Many in the aviation industry believed the pandemic would change the sector forever – nature, however, appears to be healing.

And it’s not just Brussels Airlines where workers are ready to down tools even amidst continuing uncertainty over what is in store for the industry during the long winter months when infection rates are expected to surge and yet more variants are likely to make an unwelcome appearance.

Baggage handlers working for Portuguese airline handling company Groundforce have already staged strike action over a dispute with TAP Air Portugal. And what’s more European than a summer air traffic control strike? Italian air traffic controllers staged a walkout over contested cost-cutting proposals last month.

Last year, with airlines grounded and travel restrictions in full force, airline workers didn’t even know whether they would have a job to come back to. But now we know travel demand is still strong, workers are already willing to start flexing their muscles.

It’s not necessarily without good reason. Whether through necessity or opportunity, airlines were quick to slash wages and working conditions for many workers through the pandemic. With flights schedules returning to near normality, workers are beginning to feel the real impact of these changes.

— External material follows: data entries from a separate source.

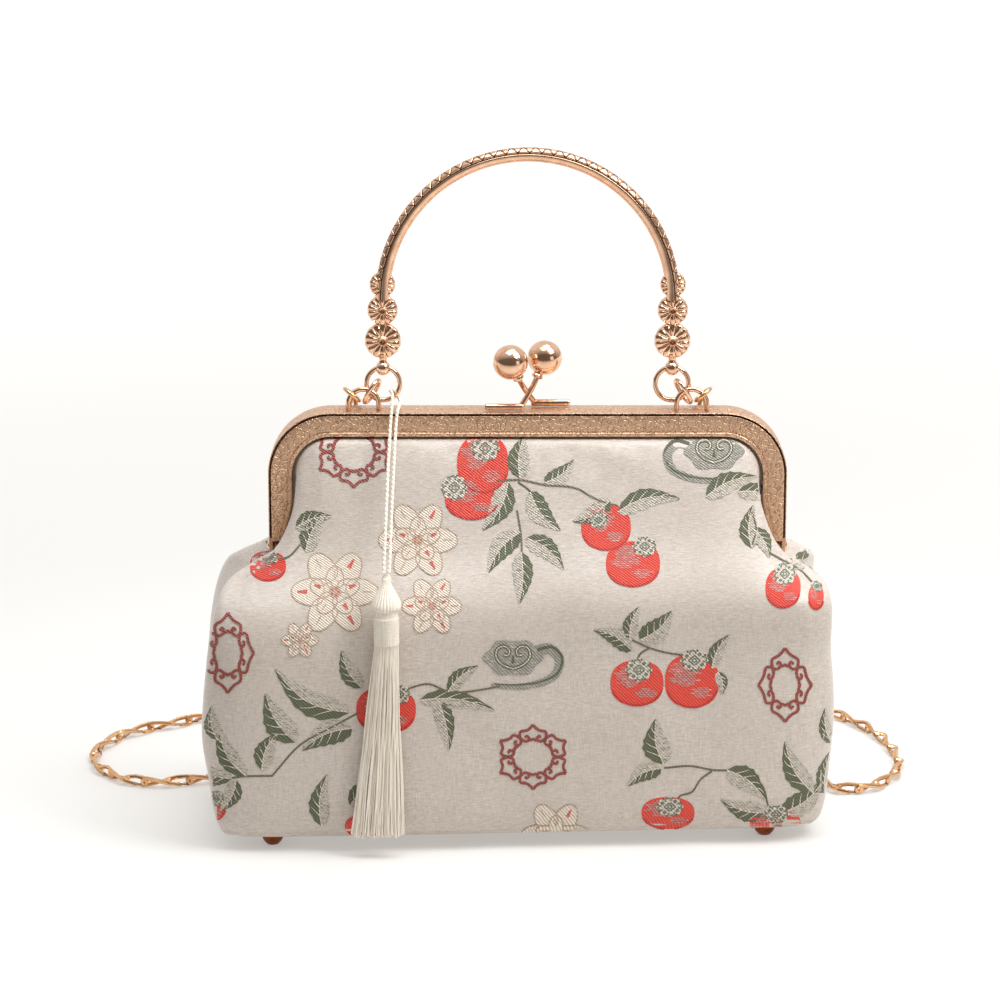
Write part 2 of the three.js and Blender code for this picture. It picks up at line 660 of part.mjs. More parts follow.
function rosetteHeights() {
  let z = AXIS_Z + HANDLE_BALL_RADIUS + HANDLE_NECK_LENGTH;
  return ROSETTE_RADII.map((radius) => {
    const centre = z + radius;
    z += 2 * radius - ROSETTE_OVERLAP;
    return centre;
  });
}

function handleSide() {
  const ball = new THREE.SphereGeometry(HANDLE_BALL_RADIUS, 12, 6);
  ball.rotateZ(Math.PI / 2);
  ball.translate(HANDLE_HALF_SPAN, 0, AXIS_Z);
  const heights = rosetteHeights();
  const neck = new THREE.CylinderGeometry(HANDLE_NECK_RADIUS, HANDLE_NECK_RADIUS, heights[0] - AXIS_Z, 8);
  neck.rotateX(Math.PI / 2);
  neck.translate(HANDLE_HALF_SPAN, 0, (heights[0] + AXIS_Z) / 2);
  return [ball, neck, ...ROSETTE_RADII.map((radius, i) => rosette(radius, heights[i]))];
}

function handle() {
  const arcZ = AXIS_Z + HANDLE_STRAIGHT;
  const points = [];
  for (let turn = 0; turn <= 180; turn += HANDLE_ARC_STEP) {
    const angle = THREE.MathUtils.degToRad(turn);
    const rise = HANDLE_HALF_SPAN * Math.sin(angle);
    points.push(new THREE.Vector3(HANDLE_HALF_SPAN * Math.cos(angle), 0, arcZ + rise));
  }
  const arch = rod(new THREE.CatmullRomCurve3(points), () => HANDLE_TUBE_RADIUS, points.length - 1, 10);
  const side = handleSide();
  const bore = cylinderAlongX(RING_BORE, -2 * HANDLE_HALF_SPAN, 2 * HANDLE_HALF_SPAN, BORE_SIDES);
  bore.translate(0, 0, AXIS_Z);
  return bored(fused(arch, ...side, ...side.map(mirrored)), bore);
}

function handleRing() {
  const ring = wireLoop(RING_RADIUS, RING_RADIUS, RING_WIRE_RADIUS, LINK_STEPS, WIRE_SIDES);
  return ring.translate(HANDLE_HALF_SPAN, 0, RING_Z);
}

// An arched staple standing on the front leaf
const EAR_X = HANDLE_HALF_SPAN + EAR_OFFSET_X;
const EAR_Z = FRAME_TOP + EAR_SPRING;

function ear() {
  const points = [new THREE.Vector3(EAR_RADIUS, 0, FRAME_TOP + GAP)];
  for (let turn = 0; turn <= 180; turn += 15) {
    const angle = THREE.MathUtils.degToRad(turn);
    points.push(new THREE.Vector3(EAR_RADIUS * Math.cos(angle), 0, EAR_Z + EAR_RADIUS * Math.sin(angle)));
  }
  points.push(new THREE.Vector3(-EAR_RADIUS, 0, FRAME_TOP + GAP));
  const curve = new THREE.CatmullRomCurve3(points, false, 'centripetal');
  return rod(curve, () => EAR_WIRE_RADIUS, 14, WIRE_SIDES).translate(EAR_X, EAR_Y, 0);
}

// The oval link that joins the ear and the handle's ring
function connectingLink() {
  const link = wireLoop(LINK_HALF_WIDTH, LINK_HALF_LENGTH, LINK_WIRE_RADIUS, LINK_STEPS, WIRE_SIDES);
  link.rotateX(THREE.MathUtils.degToRad(LINK_TILT));
  link.rotateZ(-THREE.MathUtils.degToRad(LINK_YAW));
  return link.translate(HANDLE_HALF_SPAN + LINK_OFFSET.x, LINK_OFFSET.y, FRAME_TOP + LINK_OFFSET.z);
}

// The plain ring that carries the chain: round the ear's outer shoulder and back over the frame
function chainEnd() {
  const link = wireLoop(
    CHAIN_END_HALF_WIDTH, CHAIN_END_HALF_LENGTH, CHAIN_END_WIRE_RADIUS, LINK_STEPS, WIRE_SIDES,
  );
  const angle = THREE.MathUtils.degToRad(CHAIN_END_ANGLE);
  const droop = THREE.MathUtils.degToRad(CHAIN_END_DROOP);
  const across = new THREE.Vector3(Math.cos(angle), 0, Math.sin(angle));
  const lengthways = new THREE.Vector3(0, -Math.cos(droop), Math.sin(droop));
  const tangent = across.clone().cross(lengthways).normalize();
  const wide = lengthways.clone().cross(tangent).normalize();
  link.applyMatrix4(new THREE.Matrix4().makeBasis(wide, tangent.negate(), lengthways));
  const room = EAR_WIRE_RADIUS + CHAIN_END_WIRE_RADIUS + GAP;
  const shoulder = new THREE.Vector3(
    EAR_X + EAR_RADIUS * Math.cos(angle), EAR_Y, EAR_Z + EAR_RADIUS * Math.sin(angle),
  );
  const centre = shoulder.addScaledVector(lengthways, room - CHAIN_END_HALF_LENGTH);
  return link.translate(centre.x, centre.y, centre.z);
}

// A tube of regular section along a list of chosen points
function tube(route, radius, sides, steps) {
  const section = new THREE.Shape();
  for (let i = 0; i < sides; i += 1) {
    const turn = (2 * Math.PI * (i + 0.5)) / sides;
    section[i === 0 ? 'moveTo' : 'lineTo'](radius * Math.cos(turn), radius * Math.sin(turn));
  }
  const path = new THREE.CatmullRomCurve3(route.map((p) => new THREE.Vector3(...p)), false, 'centripetal');
  return welded(new THREE.ExtrudeGeometry(section, { steps, extrudePath: path, bevelEnabled: false }));
}

// Half of the shoulder chain: the halves meet at the route's middle point, a small gap apart
function chainHalf(side) {
  const [x, y, z] = CHAIN_ROUTE[CHAIN_MIDDLE_POINT];
  const meeting = [x + (side * GAP) / 2, y, z];
  const route = side < 0
    ? [...CHAIN_ROUTE.slice(0, CHAIN_MIDDLE_POINT), meeting]
    : [meeting, ...CHAIN_ROUTE.slice(CHAIN_MIDDLE_POINT + 1)];
  return tube(route, CHAIN_RADIUS, CHAIN_SIDES, CHAIN_HALF_STEPS);
}

// Tassel: knot, head, wrapped band and overlapping locks round a core, fused
function tasselLock(x, y, topZ, endZ) {
  const swellZ = THREE.MathUtils.lerp(topZ, endZ, 0.3);
  const lowZ = THREE.MathUtils.lerp(topZ, endZ, 0.7);
  const top = new THREE.Vector3(0.3 * x, TASSEL_BAND_Y + 0.45 * y, topZ);
  const swell = new THREE.Vector3(0.72 * x, TASSEL_BAND_Y + 0.75 * y - 0.4, swellZ);
  const low = new THREE.Vector3(0.92 * x + 0.55 * TASSEL_SKEW, TASSEL_END_Y + y, lowZ);
  const end = new THREE.Vector3(x + TASSEL_SKEW, TASSEL_END_Y + y, endZ);
  const curve = new THREE.CatmullRomCurve3([top, swell, low, end], false, 'centripetal');
  const radiusAt = (share) => {
    const taper = share === 1 ? 0.75 : 1;
    return taper * THREE.MathUtils.lerp(0.55 * LOCK_RADIUS, LOCK_RADIUS, Math.min(2 * share, 1));
  };
  return rod(curve, radiusAt, 4, 6);
}

function tassel() {
  const headZ = TASSEL_TOP - TASSEL_KNOT_RADIUS;
  const bandZ = headZ - TASSEL_HEAD_LENGTH;
  const fringeZ = bandZ - TASSEL_BAND_LENGTH;
  const endZ = fringeZ - TASSEL_FRINGE_LENGTH;
  const knot = new THREE.SphereGeometry(TASSEL_KNOT_RADIUS, 10, 6);
  knot.translate(0, TASSEL_KNOT_Y, headZ);
  const headPoints = [
    new THREE.Vector3(0, TASSEL_KNOT_Y, headZ),
    new THREE.Vector3(0, TASSEL_HEAD_Y, headZ - 0.4 * TASSEL_HEAD_LENGTH),
    new THREE.Vector3(0, TASSEL_BAND_Y + 1, bandZ),
    new THREE.Vector3(0, TASSEL_BAND_Y, fringeZ),
  ];
  const headShare = TASSEL_HEAD_LENGTH / (TASSEL_HEAD_LENGTH + TASSEL_BAND_LENGTH);
  const radiusAt = (share) => {
    if (share >= headShare) {
      return TASSEL_BAND_RADIUS;
    }
    const swell = Math.sin(Math.PI * THREE.MathUtils.lerp(0.16, 0.82, share / headShare));
    return Math.max(TASSEL_HEAD_RADIUS * swell, TASSEL_KNOT_RADIUS);
  };
  const head = rod(new THREE.CatmullRomCurve3(headPoints), radiusAt, 10, 12);
  const locks = [];
  for (let i = 0; i < TASSEL_LOCKS; i += 1) {
    const turn = (2 * Math.PI * i) / TASSEL_LOCKS;
    const x = TASSEL_FRINGE_HALF_WIDTH * Math.cos(turn) * LOCK_SPREAD;
    const y = TASSEL_FRINGE_HALF_DEPTH * Math.sin(turn) * LOCK_DEPTH_SPREAD;
    locks.push(tasselLock(x, y, fringeZ + 0.3 * TASSEL_BAND_LENGTH, endZ + LOCK_STAGGER * (i % 3)));
  }
  return fused(knot, head, ...locks).translate(TASSEL_X, 0, 0);
}

// Assembly
const purse = new THREE.Group();
purse.name = 'purse';
purse.add(piece('bag_body', bagBody(), BROCADE));
purse.add(piece('frame_front', frameLeaf(-1), ROSE_GOLD_SATIN));
purse.add(piece('frame_back', frameLeaf(1), ROSE_GOLD_SATIN));

const claspFront = claspHalf();
purse.add(piece('clasp_front', claspFront, ROSE_GOLD_POLISHED));
purse.add(piece('clasp_back', claspFront.clone().rotateZ(Math.PI), ROSE_GOLD_POLISHED));
purse.add(piece('handle', handle(), ROSE_GOLD_SATIN));

// Hardware that is mirrored from the right side to the left
const pairs = [
  ['hinge_rivet', hingeRivet().translate(0, 0, HINGE_Z), ROSE_GOLD_POLISHED],
  ['ear', ear(), ROSE_GOLD_POLISHED],
  ['link', connectingLink(), ROSE_GOLD_POLISHED],
  ['handle_ring', handleRing(), ROSE_GOLD_POLISHED],
  ['chain_end', chainEnd(), CHAIN_GOLD],
];
for (const [name, geometry, material] of pairs) {
  purse.add(piece(`${name}_right`, geometry, material));
  purse.add(piece(`${name}_left`, mirrored(geometry), material));
}

// Feet under the base's corners, turned and shifted with it
for (const [row, depthSign] of [['front', -1], ['back', 1]]) {
  for (const [side, widthSign] of [['left', -1], ['right', 1]]) {
    const place = settled(new THREE.Vector3(
      widthSign * (BASE_HALF_WIDTH - FOOT_INSET_X), depthSign * (BASE_HALF_DEPTH - FOOT_INSET_Y), BAG_BOTTOM,
    ));
    const mesh = piece(`foot_${row}_${side}`, foot(), COPPER_FOOT);
    mesh.position.set(place.x, place.y, 0);
    purse.add(mesh);
  }
}

purse.add(piece('chain_left', chainHalf(-1), CHAIN_GOLD));
purse.add(piece('chain_right', chainHalf(1), CHAIN_GOLD));
purse.add(piece('tassel', tassel(), IVORY_THREAD));
purse.add(piece('tassel_cord', tube(CORD_ROUTE, CORD_RADIUS, CORD_SIDES, CORD_STEPS), IVORY_THREAD));

// The origin is the middle of the whole object's footprint, on the surface that it stands on
const bounds = new THREE.Box3().setFromObject(purse);
const middle = bounds.getCenter(new THREE.Vector3());
purse.position.set(-middle.x, -middle.y, -bounds.min.z);

export default purse;
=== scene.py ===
import math
import random

import bpy
import numpy as np
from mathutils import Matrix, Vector, geometry, noise
from mathutils.bvhtree import BVHTree


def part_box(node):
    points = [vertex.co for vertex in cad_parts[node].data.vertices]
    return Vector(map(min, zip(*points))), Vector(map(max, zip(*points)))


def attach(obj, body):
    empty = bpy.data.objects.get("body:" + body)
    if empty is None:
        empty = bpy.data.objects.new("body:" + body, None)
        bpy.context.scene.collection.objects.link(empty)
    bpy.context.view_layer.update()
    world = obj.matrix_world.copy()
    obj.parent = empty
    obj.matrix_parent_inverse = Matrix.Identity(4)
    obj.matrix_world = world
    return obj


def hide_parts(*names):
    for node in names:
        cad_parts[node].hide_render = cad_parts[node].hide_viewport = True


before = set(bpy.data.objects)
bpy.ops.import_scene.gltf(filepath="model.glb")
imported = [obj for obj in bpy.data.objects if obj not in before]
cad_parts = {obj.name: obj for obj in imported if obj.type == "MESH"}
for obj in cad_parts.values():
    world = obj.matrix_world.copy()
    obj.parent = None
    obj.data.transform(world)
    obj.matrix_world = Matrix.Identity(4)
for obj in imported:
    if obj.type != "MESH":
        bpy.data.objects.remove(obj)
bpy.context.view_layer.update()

random.seed(7)

# Lengths are in millimetres from the middle of the metal frame, +Z up and the purse's front towards -Y
MM = 0.001
GAP = 0.3
frame_low, frame_high = (Vector(corner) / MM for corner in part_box("frame_front"))
back_high = Vector(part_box("frame_back")[1]) / MM
FRAME_TOP = frame_high.z
HALF_WIDTH = (frame_high.x - frame_low.x) / 2
ORIGIN = np.array([(frame_low.x + frame_high.x) / 2, (frame_low.y + back_high.y) / 2, 0])

# The metal frame
FRAME_LEG_END = 102
FRAME_CORNER_RADIUS = 22
FRAME_BAND = 8.4
FRAME_LEG_END_BAND = 5.2
FRAME_TAPER_LENGTH = 14
LEAF_DEPTH = 6.85
HINGE_Z = 98.6
LUG_THICKNESS = 1.3
LUG_RADIUS = 3
LUG_SHOULDER = 1.3
RIVET_RADIUS = 1.1
RIVET_HEAD_RADIUS = 2
RIVET_HEAD_HEIGHT = 0.8
GROOVE_PITCH = 1.1

# The soft bag
CLOTH = 2
WALL_THICKNESS = 1.5
CLOTH_EDGE_INSET = 2.2
BAG_BOTTOM = 5
BASE_ROLL = 4.5
SHOULDER_SHARE = 0.56
BELLY_SHARE = 0.25
BAG_SHIFT = -4.3
BAG_TWIST = 3.4
SETTLE_HEIGHT = 37
SHOULDER = (107, 36)
BELLY = (110.5, 40)
BASE = (104, 38)
GUSSET_FOLD = 9
YOKE_SPREAD = 0.8
YOKE_DEPTH = 0.5
YOKE_DROP = 0.58
YOKE_PUFF = 1.6
SLACK_WAVE = 34
SLACK_HEIGHT = 0.9
RUMPLE_WAVE = 13
RUMPLE_HEIGHT = 0.28
PUCKER_WIDTH = 5.2
PUCKER_LENGTH = 30
PUCKER_HEIGHT = 0.55
PUCKER_MIDDLE = 5
PUCKER_REACH = 11
SEAM_DEPTH = 0.45
BASE_SEAM_DEPTH = 0.35
FRONT_COLUMNS = 56
SIDE_COLUMNS = 20
ROW_STEPS = (3, 3, 20, 16, 12, 14, 18, 7)
BASE_SHARES = (0.97, 0.9, 0.75, 0.5, 0.25)

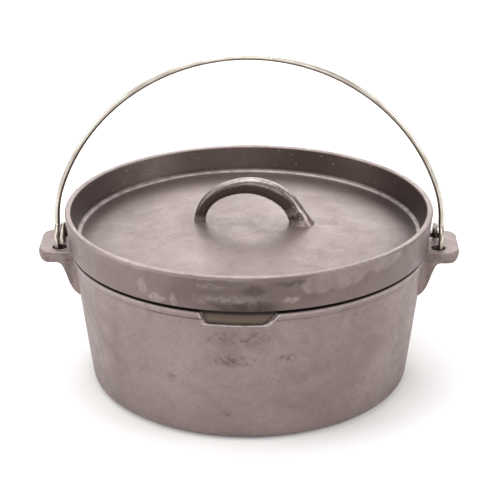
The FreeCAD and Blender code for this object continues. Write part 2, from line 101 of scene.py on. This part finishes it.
# ------------------------------------------------------------------ node helpers
class Graph:
    """A material's node tree, with a short call for each kind of node it uses.

    x, y, z and r (the distance from the Z axis) are in mm. A mask is a value from 0 to 1.
    """

    def __init__(self, name):
        self.material = bpy.data.materials.new(name)
        self.material.use_nodes = True
        self.tree = self.material.node_tree
        self.tree.nodes.clear()
        self.out = self.tree.nodes.new("ShaderNodeOutputMaterial")
        self.shader = self.tree.nodes.new("ShaderNodeBsdfPrincipled")
        self.link(self.shader.outputs[0], self.out.inputs["Surface"])
        self.place = self.node("ShaderNodeTexCoord").outputs["Object"]
        split = self.node("ShaderNodeSeparateXYZ", {0: self.place})
        self.x, self.y, self.z = [self.scaled(axis, 1.0 / MM) for axis in split.outputs]
        flat = self.node("ShaderNodeCombineXYZ", {0: self.x, 1: self.y}).outputs[0]
        self.r = self.vector("LENGTH", flat)

    def link(self, source, target):
        self.tree.links.new(source, target)

    def node(self, kind, inputs=None, **settings):
        made = self.tree.nodes.new(kind)
        for key, value in settings.items():
            setattr(made, key, value)
        for key, value in (inputs or {}).items():
            if isinstance(value, bpy.types.NodeSocket):
                self.link(value, made.inputs[key])
            elif value is not None:
                made.inputs[key].default_value = value
        return made

    def math(self, operation, a, b=None):
        return self.node("ShaderNodeMath", {0: a, 1: b}, operation=operation).outputs[0]

    def vector(self, operation, a, b=None, scale=None):
        inputs = {0: a, 1: b}
        if scale is not None:
            inputs["Scale"] = scale
        made = self.node("ShaderNodeVectorMath", inputs, operation=operation)
        return made.outputs["Value" if operation in ("LENGTH", "DOT_PRODUCT") else "Vector"]

    def scaled(self, value, factor):
        return self.math("MULTIPLY", value, factor)

    def overlap(self, *masks):
        """1 only where every mask is 1."""
        total = masks[0]
        for mask in masks[1:]:
            total = self.math("MULTIPLY", total, mask)
        return total

    def either(self, *masks):
        """The strongest of the masks."""
        total = masks[0]
        for mask in masks[1:]:
            total = self.math("MAXIMUM", total, mask)
        return total

    def span(self, value, low, high, start=0.0, end=1.0):
        """value's place between low and high, mapped to start..end and held at the ends."""
        return self.node("ShaderNodeMapRange", {0: value, 1: low, 2: high, 3: start, 4: end},
                         interpolation_type="SMOOTHSTEP", clamp=True).outputs[0]

    def band(self, value, low, high, soft):
        """1 between low and high, falling to 0 over soft outside them."""
        return self.overlap(self.span(value, low - soft, low),
                            self.span(value, high, high + soft, 1.0, 0.0))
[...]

Brussels Airlines is backed by the massive Lufthansa Group but there was talk last summer that the European airline behemoth would let its Belgian subsidiary fall into bankruptcy. In order to survive, Brussels Airlines forced through major cost-cuttings that flight attendants had little leverage in stopping.

Many of the problems crew at Brussels Airlines are facing are familiar to crew at major U.S. carriers.

“The Lufthansa Group took advantage of the situation and pushed through reforms that they would otherwise never have been able to be put in place,” one leaflet that off duty flight attendants handed to passengers at Brussels airport explains.

Flight attendants say they are working “crazy combinations” and when they finish their last flight of the day, they find out a hotel hasn’t been booked for them. Other trips are being planned with a rest period of just five hours according to a flight attendant union.

“No need to explain to you, esteemed guests, the impact this has on fatigue and the mental health of our colleagues. Flights are already regularly being cancelled due to lack of staff,” the leaflet explains.

Flight attendants at American Airlines, Southwest and jetBlue have also complained of exhausting schedules. The Southwest flight attendants union says its members are at “breaking point” but unlike in Europe, flight attendants in the United States have to jump through many hoops before even considering a strike.

The same restrictions don’t burden airline workers in Europe who are now trying to grab back wages and privileges that were given up during the pandemic.

Conciliation talks between Brussels Airlines management and workers on Thursday failed but more negotiations are expected this weekend. If they fail, the trade union will consider a strike – although, for the time being at least, the union doesn’t want to “punish passengers”.

In travelling in 2021 wasn’t already complicated enough, expect an extra but familiar complication sooner rather than later.